A 33-year-old lady identified as Dr Helana Darwin expressed her worried in a twit stating that “How am I 33 with two MAs and a PhD and still so precariously situated on the job market? I feel like I went about my 20s all wrong… maybe-just maybe-higher education is overrated?” she wrote.

Lack of job can cause psychological trauma that can lead to loss of life and until something is done the pressure on unemployed Nigerians will continue to reflect in many ways.

Unemployment has been a reason for many atrocities in Nigeria, it caused many to indulge in drug peddling, drug abuse, terrorism, arm-robbery, prostitution and many more criminal activities graduates cannot fend for themselves after study.

Degree is just a certificate but skill matters even without the certificate. The negative impact on so many Nigerian graduates is they pursue the certificate not the skill, and this is the set back among Nigerian graduates.

The book, “Skills Not Degrees: The New White Collar Job by Professor Idris Muhammad Bugaje provided the answer on why Nigeria should have more polytechnics than universities. Polytechnics are skills oriented institutions, they equip students with skills’ talent and empower them to be self-reliance even after school, this is why there is no existing story of a polytechnic graduate that burn a diploma certificate.

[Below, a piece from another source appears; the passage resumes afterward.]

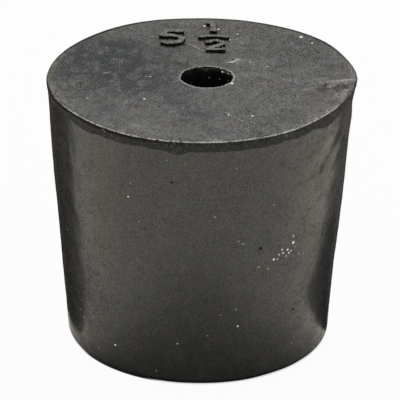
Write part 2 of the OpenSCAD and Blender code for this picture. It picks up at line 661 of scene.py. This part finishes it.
# low folds under the lip, a pale line beside a dark one: degrees and height, width and strength
foldsPale = [
    ((45.0, 20.4), (52.0, 21.5), 0.9, 0.18), ((59.7, 22.0), (67.0, 22.6), 0.6, 0.4),
    ((61.4, 18.8), (62.4, 16.2), 0.7, 0.14), ((67.0, 22.9), (73.0, 23.6), 1.0, 0.22),
    ((52.0, 21.5), (59.7, 22.0), 0.5, 0.15), ((68.0, 20.8), (72.0, 22.0), 0.6, 0.2),
    ((-60.0, 2.6), (-56.0, 1.8), 0.9, 0.25)]
foldsDark = [
    ((54.0, 19.7), (60.5, 20.75), 0.65, 0.65), ((60.5, 20.75), (66.5, 21.8), 0.55, 0.5),
    ((47.3, 19.4), (54.0, 19.7), 0.5, 0.3), ((39.0, 19.2), (47.3, 19.4), 0.35, 0.35),
    ((62.5, 19.0), (72.0, 20.8), 0.6, 0.5), ((54.0, 23.6), (60.0, 22.6), 0.9, 0.3),
    ((58.0, 19.9), (62.0, 19.2), 0.7, 0.3), ((60.0, 23.6), (66.0, 23.0), 0.7, 0.35)]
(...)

But, thanks to NYSC for introducing a Skills Acquisition & Entreprenuership Department (SAED) to expose corps members to skills jobs that can help them start business after school.

But, Skills Acquisition & Entreprenuership Department (SAED)cannot be the core solution to unemployment stress and trauma in Nigeria, the solution is “Skills Not Degrees” because what the graduates can learn in less than two weeks pf skill training? How can they get capital to start the business? With this rhetoric questions; SAED can not mitigate unemployment trauma among Nigerian youths who think with their degree certificates they must get jobs as superior officers. Polytechnic students are taught to be servant of work, they are engineers that do the practical work; the work as bricklayer not supervisor or construction managers but the real maker of the work.

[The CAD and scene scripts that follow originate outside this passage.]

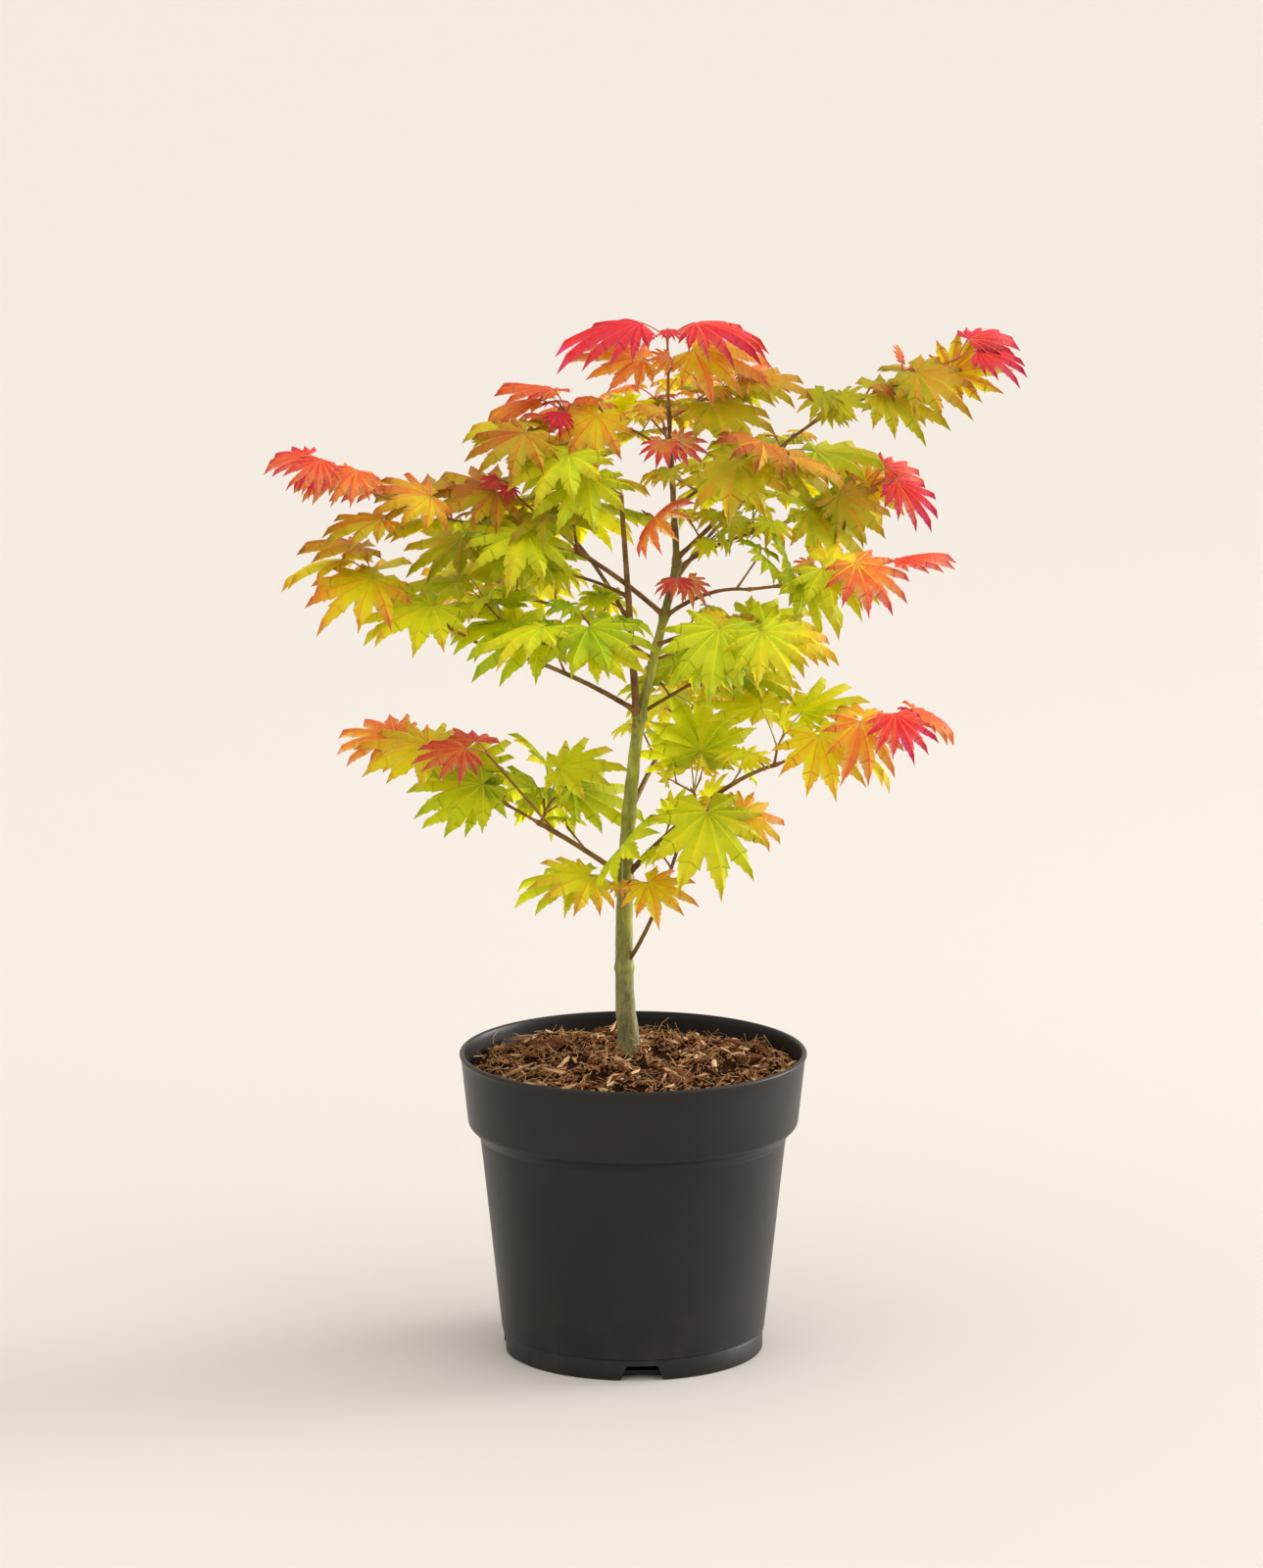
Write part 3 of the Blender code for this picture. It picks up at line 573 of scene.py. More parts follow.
def clumped_points(tree, given):
    """Points spread over the given surface, crowded on its lumps and few in its hollows."""
    crowding = between(tree, carried(tree, "lumps", "FLOAT"), *CROWDING, *CLUMPS)
    density = calculate(tree, "MULTIPLY", crowding, given["Density"])
    inputs = {"Mesh": given["Geometry"], "Density": density, "Seed": given["Seed"]}
    points = result(tree, "GeometryNodeDistributePointsOnFaces", inputs, "Points")
    return moved(tree, points, Offset=combine(tree, Z=given["Lift"]))


def scattered(tree, given, piece, scale, seeds):
    """A copy of a piece on every clumped point, tilted and turned by chance, as real geometry."""
    lowest = calculate(tree, "MULTIPLY", given["Tilt"], -1.0)
    ranges = {"X": (lowest, given["Tilt"]), "Y": (lowest, given["Tilt"]), "Z": (0.0, 2 * math.pi)}
    turns = {axis: random_value(tree, *ranges[axis], seed) for axis, seed in seeds.items()}
    inputs = {
        "Points": clumped_points(tree, given),
        "Instance": piece,
        "Rotation": result(tree, "FunctionNodeEulerToRotation", {"Euler": combine(tree, **turns)}),
        "Scale": scale,
    }
    placed = result(tree, "GeometryNodeInstanceOnPoints", inputs)
    return result(tree, "GeometryNodeRealizeInstances", {"Geometry": placed})


def shaken(tree, geometry, scale, amount, middle):
    """Shifts every point by a noise at its own place, measured from the noise's middle."""
    noise_here = cloud(tree, result(tree, "GeometryNodeInputPosition"), scale, 1.0, output="Color")
    shift = calculate_vector(tree, "SUBTRACT", noise_here, middle)
    return moved(tree, geometry, Offset=calculate_vector(tree, "SCALE", shift, amount))


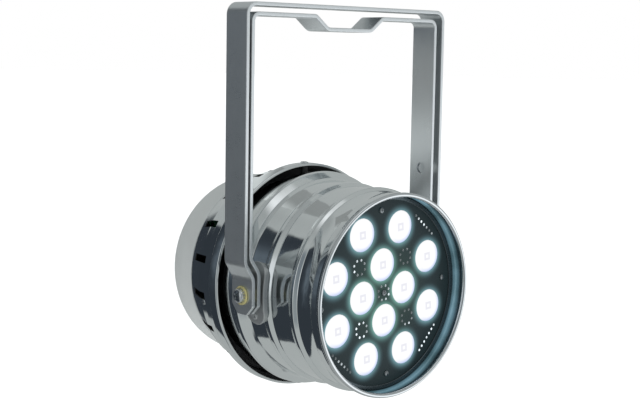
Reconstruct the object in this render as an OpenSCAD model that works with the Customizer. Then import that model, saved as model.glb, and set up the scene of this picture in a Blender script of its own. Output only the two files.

With 159 number of polytechnics in Nigeria and 264 universities in the country the equation of unemployment must go higher than employment. Skills can prepare Nigerian polytechnic graduates to secure jobs beyond the country. They will travel to outside nations with pride and fat salary as skills workers. The criteria of employment in the developed nations is “show them what you can do practically” not what the expensive grades on degree certificate.

As the government cannot provide job for every graduate, Nigeria need more polytechnics than universities to improve practical science and technology, and this will lead the country to a giant of Africa’s position. It will also reduce the high number of jobless youths in the country, cut the size of human trafficking and fast track Nigeria’s growth. It will boost the economy, invite investors and make the country efficient but until more polytechnics are established like China that converted 600 universities to polytechnics.